Second, the 2021 Consolidated Appropriations Act, which became effective on Dec. 27, 2020, provided $25 billion in Emergency Rental Assistance Program (ERAP) funds for households impacted by COVID-19, giving authority to the Treasury Department to disburse the funds to state and local governments. This first tranche of ERAP money originally had a spending deadline of December 2021, but it was extended to Sept. 30, 2022. The American Rescue Plan Act added another $21.5 billion to the ERAP pot, which can be spent at least until Sept. 30, 2025. Both bills allow up to 10 percent of the funds to be spent on “housing stability services,” and Treasury Department guidance defines this to include services that “enable eligible households to maintain or obtain housing … [such as] attorney’s fees related to eviction proceedings.” No state received less than $200 million in the first round or less than $154 million in the second round. And in many states, the amount provided far exceeds the state’s projected rent debt. But even in states that received a proportionate amount, legal representation can help tenants apply for rent assistance and delay any evictions that landlords may seek in the interim.
Finally, the American Rescue Plan created a $350 billion Fiscal Recovery Fund (FRF) to help state and local governments redress economic harms caused by COVID-19 through Dec. 31, 2024. The House Committee on Oversight and Reform has already posted approximate funding estimates for states, cities, counties, and tribal governments. The allowable uses of these funds are intentionally broad, and authorize jurisdictions to respond to COVID-19 and address its economic effects by transferring funds to nonprofit organizations, which could include legal aid organizations. Some jurisdictions are already planning to use this FRF money for right to counsel.
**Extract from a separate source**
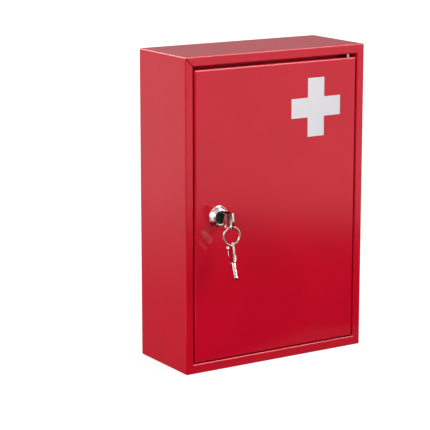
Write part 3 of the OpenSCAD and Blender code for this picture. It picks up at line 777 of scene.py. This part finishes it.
@dataclass
class Lock:
    """The lock's housing, its nut and washer, and the springs of its wafers.

    All but the springs are turned round the plug's line. Depths count from the door's face.

    Attributes:
        foot, cone, ring, rim: the head's steps, each a radius and how far it stands proud.
        foot_slope: the foot's bevel, inwards and down.
        head_radii: of the head's corners, from the bore's mouth round to the body.
        body: radius and length.
        wall, mouth: the least wall at the flats, and the bevel at the bore's end.
        run_in, crest: the length over which the thread starts, its slope and its flat tops.
        track_span, track_slope: angles of the stop washer's track, and of its ramps.
        washer, nut: half the width, the start and the end.
        nut_chamfer: its length, and the radius that clears the corners.
        spring: the coil's radius, the wire's radius and the length.
        spring_place: X and Z of a spring's foot from the line.
    """

    shop: Workshop
    turns: int = 192
    arc_steps: int = 7
    foot: Sizes = mm(11.0, 1.4)
    foot_slope: Sizes = mm(0.5, 0.2)
    cone: Sizes = mm(8.7, 5.4)
    ring: Sizes = mm(8.3, 7.0)
    rim: Sizes = mm(6.81, 4.9)
    head_radii: Sizes = mm(0.05, 0.05, 0.2, 0.55, 0.12, 0.25, 0.2, 0.45, 0.15, 0.05)
    bore: float = 6.06 * MM
    body: Sizes = mm(9.0, 10.0)
    body_steps: int = 121
    wall: float = 0.5 * MM
    mouth: float = 0.4 * MM
    flat: float = 8.0 * MM
    play: float = 0.15 * MM
    pitch: float = 1.0 * MM
    thread: float = 0.42 * MM
    run_in: float = 0.8 * MM
    crest: Pair = (1.3, 0.15)
    track_depth: float = 1.5 * MM
    track_span: Pair = (math.radians(-13.5), math.radians(103.5))
    track_slope: float = 0.02
    washer: Sizes = mm(11.5, 0.8, 1.8)
    washer_edge: float = 0.2 * MM
    nut: Sizes = mm(11.0, 1.8, 5.3)
    nut_steps: int = 22
    nut_chamfer: Sizes = mm(0.9, 12.7)
    nut_face: float = 0.1 * MM
    nut_play: float = 0.05 * MM
    nut_edge: float = 0.35 * MM
    spring: Sizes = mm(0.39, 0.11, 4.4)
    spring_turns: float = 7.0
    spring_steps: int = 225
    wire_sides: int = 10
    flat_turn: float = 0.8
    spring_place: Sizes = mm(3.775, -2.8)
    wafers: int = 5
    first_wafer: float = -3.6 * MM
    wafer_pitch: float = 2.4 * MM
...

Lawmakers in many jurisdictions support providing a right to counsel but hesitate to introduce legislation without knowing how to fund it. The federal government has provided some viable answers, and the time is now to enact such a right in order to protect families, address the disproportionate impact on communities of color, and bring housing stability to millions in the future.
John Pollock is a staff attorney for the Public Justice Center who has served since 2009 as the coordinator of the National Coalition for a Civil Right to Counsel.